A digital system uses a 6-MHz channel and 4-level signaling (M = 4). Assuming the ideal Nyquist criterion for a noiseless baseband channel, what is the maximum symbol rate achievable?

Introduction / Context: The Nyquist criterion sets a theoretical upper bound on symbol rate for intersymbol-interference-free transmission over an ideal baseband channel with limited bandwidth. Separating symbol rate (baud) from bit rate (bit/s) is essential, especially when multi-level signaling is used.

Given Data / Assumptions:

• Channel bandwidth B = 6 MHz.
• Signal levels M = 4 (2 bits per symbol if used for bit rate computation).
• Assume ideal, noiseless baseband with perfect Nyquist pulses.
• Question asks explicitly for symbol rate (baud), not bit rate.

Concept / Approach: For an ideal baseband channel, the Nyquist maximum symbol rate is R_s,max = 2 * B symbols per second. With B = 6e6 Hz, the maximum symbol rate is 12e6 symbols/s, i.e., 12 Mbaud/s.
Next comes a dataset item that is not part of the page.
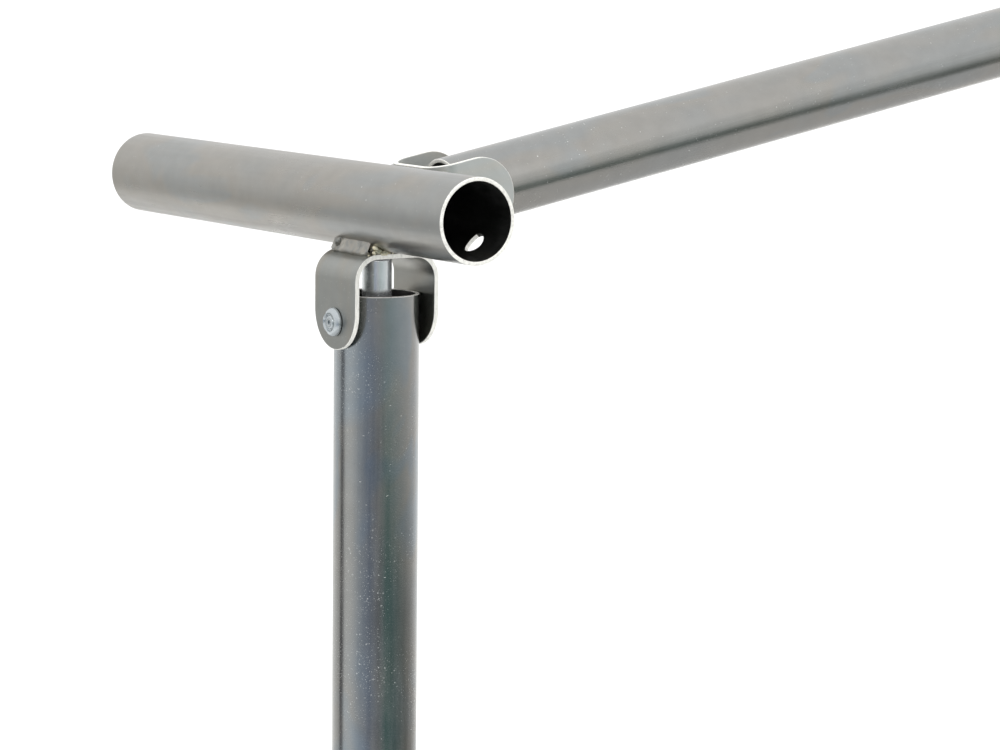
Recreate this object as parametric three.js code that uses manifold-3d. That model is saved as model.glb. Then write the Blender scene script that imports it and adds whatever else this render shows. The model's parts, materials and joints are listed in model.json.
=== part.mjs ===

If we were asked for bit rate, we would multiply by log2(M): R_b,max = R_s,max * log2(4) = 12e6 * 2 = 24 Mb/s.

Step-by-Step Solution: Write Nyquist formula for baud: R_s,max = 2 * B.Substitute B = 6 MHz → R_s,max = 12 MHz in baud.Match to options: 12 Mbaud/s.

Verification / Alternative check: Cross-check using bit rate notion: with M = 4, each symbol carries 2 bits, giving 24 Mb/s maximum in the same conditions—consistent with 12 Mbaud/s symbol rate.

Why Other Options Are Wrong: 1.5 or 6 Mbaud/s: Below the Nyquist limit for 6 MHz.

24 Mbaud/s: Would require >12 MHz bandwidth for ideal Nyquist signaling.

None of the above: Incorrect because 12 Mbaud/s fits.

Common Pitfalls: Confusing bit rate with baud; multi-level signaling increases bits per symbol but not the maximum symbol rate allowed by Nyquist for a given bandwidth.

Final Answer: 12 Mbaud/s